HOLD IT ‘TIL IT HURTS, by T. Geronimo Johnson

After hearing the interview with the author on public radio, I thought this powerful book would be about the complexities of race: black children raised by white parents, and their not fitting into either the white or black community. But it was so much more than that. The story begins as brothers, Achilles and Troy, return from the war in Afghanistan to learn that their father has just died. Their mother hands them sealed envelopes from their father, telling them about their birth parents. Achilles can’t open his; Troy does, reads it, and then leaves immediately for parts unknown. Achilles is the older and had always been Troy’s protector. The rest of the book is Achilles’ obsessive search for his brother, following tips that Troy had been seen in various cities. The writing is spiral and can be very confusing at times. Much of it covers incidents that occurred in Afghanistan — sometimes in the form of memories, dreams or hallucinations in the present, without clarification as to which.
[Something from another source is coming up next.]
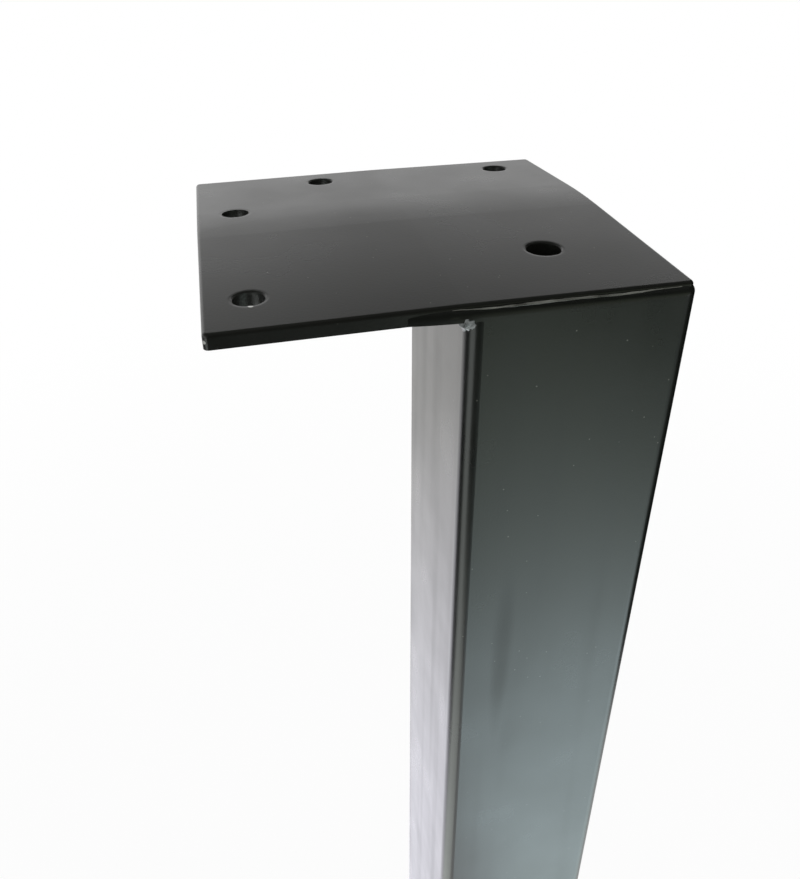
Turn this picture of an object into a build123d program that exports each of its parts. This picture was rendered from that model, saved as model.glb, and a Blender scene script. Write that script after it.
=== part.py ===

But they reveal the most intimate thoughts and emotions (or lack of them) at the time. This story has given me a much clearer picture of the brainwashing that must prepare recruits for war-readiness, the horror they must endure, and then the abrupt transition they face when coming home to loving people who have no basis of comparison in their own lives. Although billed as a novel, this book reads like an autobiography. I feel that Hold It ‘Til It Hurts is a book that all of us who have never been to war should read for better understanding.